*DATA SECTION*:
━━━━━━━━━━━━━━━━
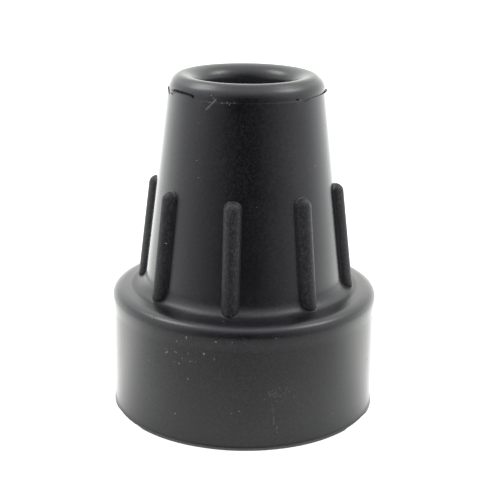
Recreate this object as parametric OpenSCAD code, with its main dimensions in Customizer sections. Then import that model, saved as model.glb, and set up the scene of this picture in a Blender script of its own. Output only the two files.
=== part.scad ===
// Rubber cane tip: a drum-shaped base with a treaded underside, a tapered sleeve with a
// blind socket for the cane, a rounded mouth, and rounded ribs down the foot of the sleeve.
// It stands on its tread. The axis of the socket is Z and the ground is z = 0.

/* [Base] */
// Diameter of the base wall
base_d = 48; // [44:0.5:56]
// Height of the flat shoulder above the ground
shoulder_h = 22.5; // [20:0.5:28]
// Radius of the rounded edge of the shoulder
shoulder_round = 1.8; // [1:0.1:3]
// How far the rounded edge stands out from the base wall
shoulder_proud = 0.15; // [0.1:0.05:0.4]
// Height of the thin moulded lip round the bottom edge
lip_h = 0.5; // [0.4:0.1:1.2]
// How far the lip stands out from the base wall
lip_proud = 0.1; // [0.1:0.05:0.5]

/* [Sleeve] */
// Overall height from the ground to the crest of the mouth
total_h = 61.1; // [56:0.1:70]
// Diameter of the sleeve where it meets the shoulder
sleeve_foot_d = 36.6; // [33:0.1:38]
// Taper of the sleeve on each side, in degrees
sleeve_taper = 7; // [5:0.25:7.5]
// Radius of the hollow corner between the sleeve and the shoulder
foot_fillet = 2.2; // [1:0.1:2.4]

/* [Mouth] */
// Radius of the outer rounding of the mouth
mouth_outer_round = 2.6; // [2:0.1:3.6]
// Radius of the inner rounding, where the cane goes in
mouth_inner_round = 3.2; // [1:0.1:3.4]

/* [Socket] */
// Diameter of the socket for the cane
socket_d = 17; // [15:0.5:18.5]
// Thickness of solid rubber under the socket
socket_floor = 18; // [12:0.5:24]
// Radius of the corner at the bottom of the socket
socket_corner = 1.5; // [0.5:0.1:3]

/* [Ribs] */
// Number of ribs round the sleeve
rib_count = 8; // [4:1:12]
// Width of a rib
rib_w = 3; // [2.4:0.1:3.6]
// How far the crest of a rib stands out from the sleeve
rib_proud = 1.6; // [1.5:0.1:2.2]
// Height of the rounded top end of a rib above the ground
rib_top_h = 42; // [32:0.5:50]
// How deep the rounded foot of a rib runs into the shoulder
rib_seat = 0.25; // [0.15:0.05:0.5]
// Turn of the first rib from the X axis, in degrees
rib_turn = -8; // [-22:1:22]

/* [Tread] */
// Depth of the ring grooves in the underside
groove_depth = 2; // [1:0.1:3]
// Width of a groove at the ground
groove_w = 2.6; // [1.6:0.1:3.2]
// Slope of each side of a groove, in degrees
groove_draft = 10; // [4:1:15]
// Width of the solid ring outside the first groove
edge_land = 4.4; // [3:0.1:6]
// Distance from one groove to the next
groove_pitch = 5.6; // [5:0.1:8]

/* [Hidden] */
$fn = 96;
// Small overlap that keeps neighbouring curves from only grazing each other
graze = 0.02;
base_r = base_d / 2;
rim_r = base_r + shoulder_proud - shoulder_round;
rim_z = shoulder_h - shoulder_round;
socket_r = socket_d / 2;
rib_r = rib_w / 2;
mouth_z = total_h - mouth_outer_round;
mouth_r = sleeve_r(mouth_z) - mouth_outer_round / cos(sleeve_taper) + graze;
first_groove_r = base_r - edge_land - groove_w / 2;

// Outer radius of the tapered sleeve at height z
function sleeve_r(z) = sleeve_foot_d / 2 - (z - shoulder_h) * tan(sleeve_taper);

// Half section of the drum: wall, bottom lip and rounded shoulder edge
module base_section() {
    square([base_r, rim_z]);
    square([base_r + lip_proud, lip_h]);
    square([rim_r, shoulder_h - graze / 2]);
    translate([rim_r, rim_z])
        circle(r = shoulder_round);
}

// Half section of the hollow corner at the foot of the sleeve
module fillet_section() {
    reach = foot_fillet * tan((90 - sleeve_taper) / 2) - graze;
    centre_r = sleeve_r(shoulder_h) + reach;
    difference() {
        polygon([
            [sleeve_r(shoulder_h) - foot_fillet, shoulder_h - foot_fillet / 2],
            [centre_r, shoulder_h - foot_fillet / 2],
            [centre_r, shoulder_h],
            [sleeve_r(shoulder_h + reach), shoulder_h + reach],
            [sleeve_r(shoulder_h + reach) - foot_fillet, shoulder_h + reach]
        ]);
        translate([centre_r, shoulder_h + foot_fillet - graze])
            circle(r = foot_fillet);
    }
}

// Half section of the tapered sleeve with the rounded outside of its mouth
module sleeve_section() {
    intersection() {
        polygon([
            [0, lip_h],
            [sleeve_r(lip_h), lip_h],
            [sleeve_r(total_h), total_h],
            [0, total_h]
        ]);
        union() {
            square([base_r, mouth_z]);
            square([mouth_r, total_h]);
            translate([mouth_r, mouth_z])
                circle(r = mouth_outer_round);
        }
    }
}

// Half section of the empty socket, with its bottom corner and its flared mouth
module socket_section() {
    corner_r = socket_r - socket_corner;
    translate([0, socket_floor])
        square([corner_r, total_h]);
    translate([0, socket_floor + socket_corner])
        square([socket_r, total_h]);
    translate([corner_r, socket_floor + socket_corner])
        circle(r = socket_corner);
    difference() {
        translate([0, total_h - mouth_inner_round])
            square([socket_r + mouth_inner_round, 2 * mouth_inner_round]);
        translate([socket_r + mouth_inner_round, total_h - mouth_inner_round])
            circle(r = mouth_inner_round);
    }
}

// Half sections of the ring grooves, as many as the underside has room for
module tread_section() {
    slope = groove_depth * tan(groove_draft);
    for (r = [first_groove_r : -groove_pitch : groove_w])
        polygon([
            [r - groove_w / 2 - slope, -groove_depth],
            [r + groove_w / 2 + slope, -groove_depth],
            [r + groove_w / 2 - slope, groove_depth],
            [r - groove_w / 2 + slope, groove_depth]
        ]);
}

// One rib: a round bar with round ends that lies along the taper, half sunk in the sleeve
module rib() {
    low_z = shoulder_h - rib_seat + rib_r;
    high_z = rib_top_h - rib_r;
    length = (high_z - low_z) / cos(sleeve_taper);
    translate([sleeve_r(low_z) + (rib_proud - rib_r) / cos(sleeve_taper), 0, low_z])
        rotate([0, -sleeve_taper, 0])
            rotate_extrude()
                intersection() {
                    translate([0, -rib_r])
                        square([rib_r, length + rib_w]);
                    union() {
                        square([rib_r, length]);
                        circle(r = rib_r);
                        translate([0, length])
                            circle(r = rib_r);
                    }
                }
}

module cane_tip() {
    color([0.07, 0.07, 0.075]) {
        rotate_extrude()
            difference() {
                union() {
                    base_section();
                    fillet_section();
                    sleeve_section();
                }
                socket_section();
                tread_section();
            }
        for (i = [0 : rib_count - 1])
            rotate([0, 0, rib_turn + i * 360 / rib_count])
                rib();
    }
}

cane_tip();
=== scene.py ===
"""A rubber cane tip: its moulded body, the flash left by the mould, its dust and finish, and the studio."""

import math

import bpy
import numpy as np
from mathutils import Matrix, Vector
from mathutils.bvhtree import BVHTree


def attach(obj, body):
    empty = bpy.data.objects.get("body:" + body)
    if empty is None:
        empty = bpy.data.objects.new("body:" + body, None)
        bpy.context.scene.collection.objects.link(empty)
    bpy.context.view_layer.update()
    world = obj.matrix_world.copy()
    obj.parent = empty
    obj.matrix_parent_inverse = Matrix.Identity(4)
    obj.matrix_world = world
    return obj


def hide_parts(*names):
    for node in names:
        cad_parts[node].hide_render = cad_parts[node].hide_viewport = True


bl_info = {
    "name": "Rubber Cane Tip",
    "version": (1, 0, 0),
    "blender": (4, 5, 0),
    "location": "3D View > Sidebar > Cane Tip",
    "description": "Builds a moulded rubber cane tip, its finish and a small studio round it",
    "category": "Add Mesh",
}

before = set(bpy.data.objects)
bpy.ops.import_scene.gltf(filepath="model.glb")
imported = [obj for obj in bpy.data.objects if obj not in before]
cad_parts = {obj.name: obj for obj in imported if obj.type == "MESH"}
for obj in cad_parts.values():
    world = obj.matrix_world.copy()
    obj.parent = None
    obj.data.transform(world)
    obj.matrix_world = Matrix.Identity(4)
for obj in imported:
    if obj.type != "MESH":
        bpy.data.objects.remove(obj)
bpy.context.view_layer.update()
MM = 0.001


def mm(metres):
    """Metres in millimetres."""
    return metres / MM


# ---- Sizes and colours ----


def length(name, text, size):
    """A length property, from a size in millimetres."""
    unit = {"subtype": "DISTANCE", "unit": "LENGTH", "precision": 5}
    return bpy.props.FloatProperty(name=name, description=text, default=size * MM, min=0, **unit)


def angle(name, text, radians):
    """An angle property."""
    unit = {"subtype": "ANGLE", "unit": "ROTATION"}
    return bpy.props.FloatProperty(name=name, description=text, default=radians, **unit)


def colour(name, text, rgb):
    """A linear colour property."""
    return bpy.props.FloatVectorProperty(name=name, description=text, default=rgb, min=0, subtype="COLOR")


def share(name, text, value):
    """A plain factor from 0 up to 1."""
    return bpy.props.FloatProperty(name=name, description=text, default=value, min=0, max=1, subtype="FACTOR")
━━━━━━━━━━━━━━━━
*GIVEN TASK*:
Give again the lines from the one with "sleeve_section();" to the one with "if empty is", both lines included, exactly and with no other line.

*RESULT OF THE EXERCISE*:
                    sleeve_section();
                }
                socket_section();
                tread_section();
            }
        for (i = [0 : rib_count - 1])
            rotate([0, 0, rib_turn + i * 360 / rib_count])
                rib();
    }
}

cane_tip();
=== scene.py ===
"""A rubber cane tip: its moulded body, the flash left by the mould, its dust and finish, and the studio."""

import math

import bpy
import numpy as np
from mathutils import Matrix, Vector
from mathutils.bvhtree import BVHTree


def attach(obj, body):
    empty = bpy.data.objects.get("body:" + body)
    if empty is None:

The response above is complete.